Comrie’s crying in the video was also a particular point of criticism, as the tears of white women have been ascribed great malign power. There’s a soft misogyny in Karen-ology: “Karen” is never portrayed as the purveyor of racist violence herself, but rather its conduit. The supreme manipulator, she has at her disposal, merely a sob away, the full power of direction over a racist state, a white supremacist culture, and, if needed, a lynch mob. Robin D’Angelo, whose 2018 book White Fragility re-entered the bestseller list after the George Floyd and Amy Cooper incidents, dedicates a great deal to the subject of white women’s tears. DiAngelo, who is white, wrote that “[f]or people of color, our tears demonstrate our racial insulation and privilege,” and “[t]here is a long historical backdrop of black men being tortured and murdered because of a white woman's distress…our tears trigger the terrorism of this history.” But what DiAngelo, and virtually everyone involved in Karen-ology ignores, is the present. Black men aren’t lynched for actual rapes of white women in this country today, much less fictional ones, and unless we’re to believe that American blacks are beset by PTSD-like epigenetic memories from their oppressed ancestors, there’s no reason to believe they think about Emmett Till’s body whenever their white lady colleagues cry in the office.
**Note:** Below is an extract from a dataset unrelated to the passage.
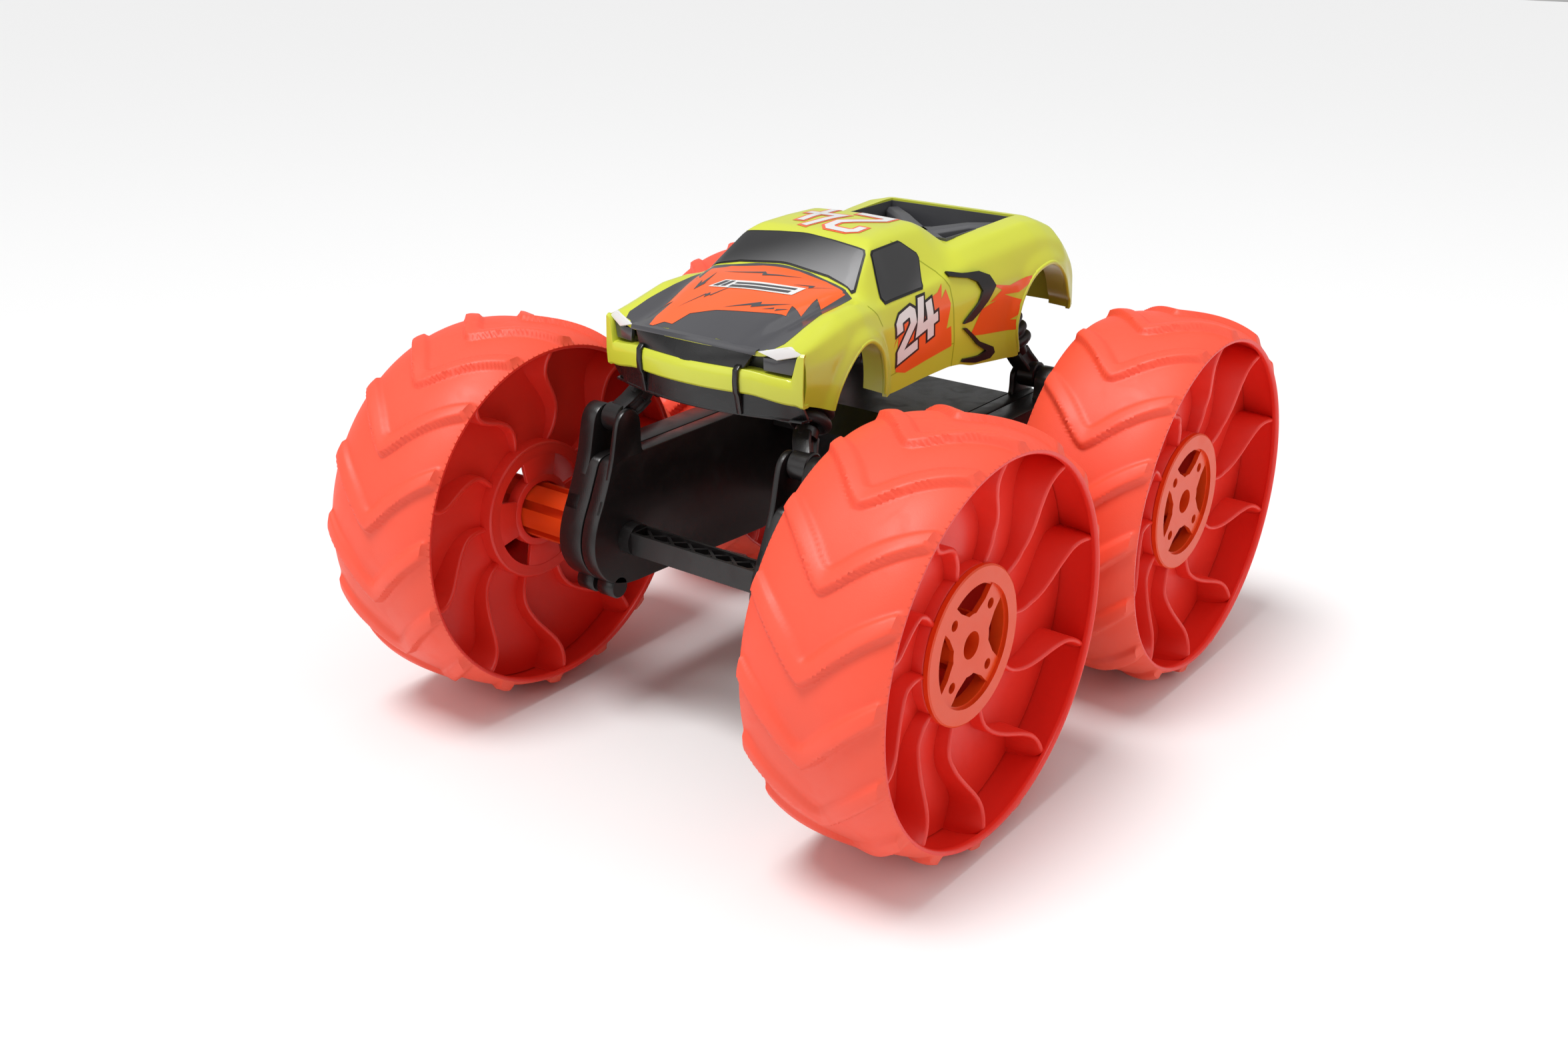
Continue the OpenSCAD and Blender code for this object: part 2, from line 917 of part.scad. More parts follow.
module headlight_solids(g) {
    for (side = [LEFT, RIGHT])
        on_side(side)
            along_x(-6 - g, 10)
                polygon([
                    [27.5 - g, 83 + g], [42 + g, 86 + g], [41 + g, 76 - g], [28 - g, 74 - g]
                ]);
}

module headlights() {
    color("white")
        at_axle(FRONT)
            for (side = [LEFT, RIGHT])
                on_side(side)
                    intersection() {
                        along_x(-6, 3)
                            polygon([[27.6, 83], [40.5, 85.4], [40, 76.5], [28, 74.2]]);
                        along_y(20, 50)
                            polygon([[-1, 88], [0.5, 82], [1.5, 72], [-2.5, 72], [-4, 82], [-5, 88]]);
                    }
}

module bumper_guard() {
    color(black)
        at_axle(FRONT) {
            // ribbed lower lip
            translate([0, 0, lip_z])
                linear_extrude(2.2)
                    polygon([
                        [10, -18], [9, -27], [3, -40], [-2, -41], [-1, -30],
                        [-1, 30], [-2, 41], [3, 40], [9, 27], [10, 18]
                    ]);
            // uprights in front of the bumper
            for (side = [LEFT, RIGHT])
                on_side(side)
                    along_y(20, 23)
                        polygon([
                            [8, lip_z], [10.5, lip_z], [10.2, 66], [9.3, 76], [6.8, 76.5],
                            [7.6, 74], [8.2, 66]
                        ]);
        }
}

module vent_2d(g) {
    polygon([
        [-96, 93 + g], [-113, 91 + g], [-121.5 - g, 84], [-105, 73.5 - g],
        [-102 + g, 73.5 - g], [-111.5 + g, 84], [-109, 88 - g], [-96, 91 - g]
    ]);
    polygon([
        [-103, 71.5 + g], [-122, 60 + g], [-124 - g, 57], [-121, 55.5 - g],
        [-103, 57.5 - g], [-103, 59.4], [-118 + g, 59.2], [-103, 69.5]
    ]);
}

module vent_solids(g) {
    for (side = [LEFT, RIGHT])
        on_side(side)
            along_y(body_half_w - 1.2 - g, body_half_w + 10)
                vent_2d(g);
}

module side_vents() {
    color(black)
        at_axle(FRONT)
            for (side = [LEFT, RIGHT])
                on_side(side)
                    along_y(body_half_w - 1.2, body_half_w - 0.2)
                        vent_2d(0);
}

module bed_insert() {
    color(dark_grey)
        at_axle(FRONT) {
            span([bed_x[0] + 0.3, -bed_half + 0.3, bed_floor + 0.05], [bed_x[1] - 0.3, bed_half - 0.3, bed_floor + 1.6]);
            // raised X brace
            intersection() {
                span([bed_x[0] + 0.3, -bed_half + 0.3, bed_floor], [bed_x[1] - 0.3, bed_half - 0.3, bed_floor + 5]);
                for (turn = [-1, 1])
                    translate([(bed_x[0] + bed_x[1]) / 2, 0, bed_floor + 2.6])
                        rotate(turn * 46)
                            cube([8, 90, 4.8], center = true);
            }
        }
}

// Frame inside the shell: a spine and two cross beams that take the shocks

module body_frame() {
    color(black)
        difference() {
            at_axle(FRONT) {
                span([-150, -5, 84], [-20, 5, 87]);
                for (x = frame_x)
                    span([x - 4, -40, 80], [x + 4, 40, 84]);
            }
            boot_room();
        }
}

module body_screws() {
    color("gray")
        at_axle(FRONT)
            for (x = frame_x)
                for (side = [LEFT, RIGHT])
                    translate([x, side * 20, 78.6])
                        cylinder(r = 2.4, h = 1.4);
}

body_shell();
windshield();
side_windows();
grille_insert();
headlights();
bumper_guard();
side_vents();
bed_insert();
body_frame();
body_screws();
rail_outer(LEFT);  // rail_left_outer
rail_inner(LEFT);  // rail_left_inner
rail_outer(RIGHT);  // rail_right_outer
rail_inner(RIGHT);  // rail_right_inner
tub_base();
deck_cover();
cross_tube(FRONT);  // front_cross_tube
cross_tube(REAR);  // rear_cross_tube
battery_door();
battery_pack();
circuit_board();
power_switch();
drive_motors();
gear_pins();
chassis_screws();
shock_pins();
wheel(FRONT, LEFT);  // wheel_front_left
wheel(FRONT, RIGHT);  // wheel_front_right
wheel(REAR, LEFT);  // wheel_rear_left
wheel(REAR, RIGHT);  // wheel_rear_right
hub_axle(FRONT, LEFT);  // hub_axle_front_left
hub_axle(FRONT, RIGHT);  // hub_axle_front_right
hub_axle(REAR, LEFT);  // hub_axle_rear_left
hub_axle(REAR, RIGHT);  // hub_axle_rear_right
output_gear(FRONT, LEFT);  // output_gear_front_left
output_gear(FRONT, RIGHT);  // output_gear_front_right
output_gear(REAR, LEFT);  // output_gear_rear_left
output_gear(REAR, RIGHT);  // output_gear_rear_right
idler_gear(LEFT, 1);  // idler_gear_left_1
idler_gear(LEFT, 2);  // idler_gear_left_2
idler_gear(LEFT, 3);  // idler_gear_left_3
idler_gear(LEFT, 4);  // idler_gear_left_4
idler_gear(LEFT, 5);  // idler_gear_left_5
idler_gear(RIGHT, 1);  // idler_gear_right_1
idler_gear(RIGHT, 2);  // idler_gear_right_2
idler_gear(RIGHT, 3);  // idler_gear_right_3
idler_gear(RIGHT, 4);  // idler_gear_right_4
idler_gear(RIGHT, 5);  // idler_gear_right_5
pinion(LEFT);  // pinion_left
pinion(RIGHT);  // pinion_right
shock_rod(FRONT, LEFT);  // shock_rod_front_left
shock_rod(FRONT, RIGHT);  // shock_rod_front_right
shock_rod(REAR, LEFT);  // shock_rod_rear_left
shock_rod(REAR, RIGHT);  // shock_rod_rear_right
shock_boot(FRONT, LEFT);  // shock_boot_front_left
shock_boot(FRONT, RIGHT);  // shock_boot_front_right
shock_boot(REAR, LEFT);  // shock_boot_rear_left
shock_boot(REAR, RIGHT);  // shock_boot_rear_right
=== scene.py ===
import bpy
import bmesh
import math
from mathutils import Vector, Matrix
from mathutils.bvhtree import BVHTree
from mathutils.geometry import delaunay_2d_cdt


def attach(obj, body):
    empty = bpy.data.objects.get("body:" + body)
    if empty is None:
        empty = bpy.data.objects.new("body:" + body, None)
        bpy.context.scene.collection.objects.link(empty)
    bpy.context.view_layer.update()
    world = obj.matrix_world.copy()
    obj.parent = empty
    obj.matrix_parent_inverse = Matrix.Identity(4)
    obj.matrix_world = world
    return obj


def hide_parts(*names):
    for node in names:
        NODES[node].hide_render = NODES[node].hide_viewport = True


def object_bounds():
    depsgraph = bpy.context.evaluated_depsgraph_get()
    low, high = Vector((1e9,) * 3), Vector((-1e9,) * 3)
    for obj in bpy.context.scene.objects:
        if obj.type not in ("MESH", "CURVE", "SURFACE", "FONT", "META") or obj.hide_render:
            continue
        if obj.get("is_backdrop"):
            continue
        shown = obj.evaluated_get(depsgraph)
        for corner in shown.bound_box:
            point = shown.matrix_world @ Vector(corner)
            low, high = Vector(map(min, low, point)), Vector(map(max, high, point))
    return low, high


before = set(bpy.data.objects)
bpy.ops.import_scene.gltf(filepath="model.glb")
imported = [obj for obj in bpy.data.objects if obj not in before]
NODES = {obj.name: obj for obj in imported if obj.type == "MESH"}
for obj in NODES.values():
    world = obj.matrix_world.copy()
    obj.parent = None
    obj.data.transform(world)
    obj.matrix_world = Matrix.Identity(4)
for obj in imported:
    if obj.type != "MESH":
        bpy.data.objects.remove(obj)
CAD_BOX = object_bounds()

MM = 0.001
AXLE_X = 81.0
AXLE_Z = 73.567
TRACK = 97.4
ENDS = {"front": 1, "rear": -1}
SIDES = {"left": 1, "right": -1}
CREASE = 42  # edges bent more than this many degrees are shaded hard


# ---- helpers: meshes ----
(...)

A few days ago, Fox News presenter Will Cain opined that “Karen” is a “racial slur for white women.” Perhaps, but its function is different than that of other slurs, racial or otherwise. Calling a Chinese person a “chink,” for example, is not an allegation, it's just a hateful way to refer to his ethnicity, and he won’t be a dollar richer or poorer for it. Slurs for women generally tend to be more accusatory: bitch, cunt, and whore, for example, are judgments of character that might damage a woman’s personal reputation, but are unlikely to cost her a job. To be called “Karen,” however, can result in the total loss of one’s career — as was the case with Cooper — and unlike bitch, cunt, and whore, it’s a term specifically reserved for white women. If “Karen” is a slur, rather than a more precise synonym for “racist,” it’s the most powerful slur in America today.
None of this is to say that white women represent an oppressed class in America, merely that they’re uniquely vulnerable to having their lives ruined if they’re smeared with a pejorative unique to their racial and sexual demographic, something which isn’t true for any other group of Americans. Uniquely in America, these members of the physically weaker sex are told that they must not express any fear of men outside their race, even when they’re alone in the woods with one who is verbally threatening them. If they’re afraid, and their fear turns out to be unfounded, they’ll be ruined, and like Amy Cooper, their name will be evoked in other high-profile “Karen” stories three years later in the New York Times with no more nuance than was initially reported. They’ll be forever stuck in the narrative, their names loosely associated with Mississippi lynchings that happened before they were born. And for what and whom? To placate a handful of college-educated narcissists at the biggest tech companies in the world? To make aggressive liberal white women in journalism feel superior to their less race-conscious counterparts? After all, it could never happen to them, could it?
People have convinced themselves there’s karmic justice in ruining the lives of white women, never questioning why it’s so easy to do in spite of such entrenched white supremacy. The worst of it is none of them seem to care when they get it wrong. In such cases, the thin pretext of “accountability” is shattered. They never wanted change. They wanted a head on a spike.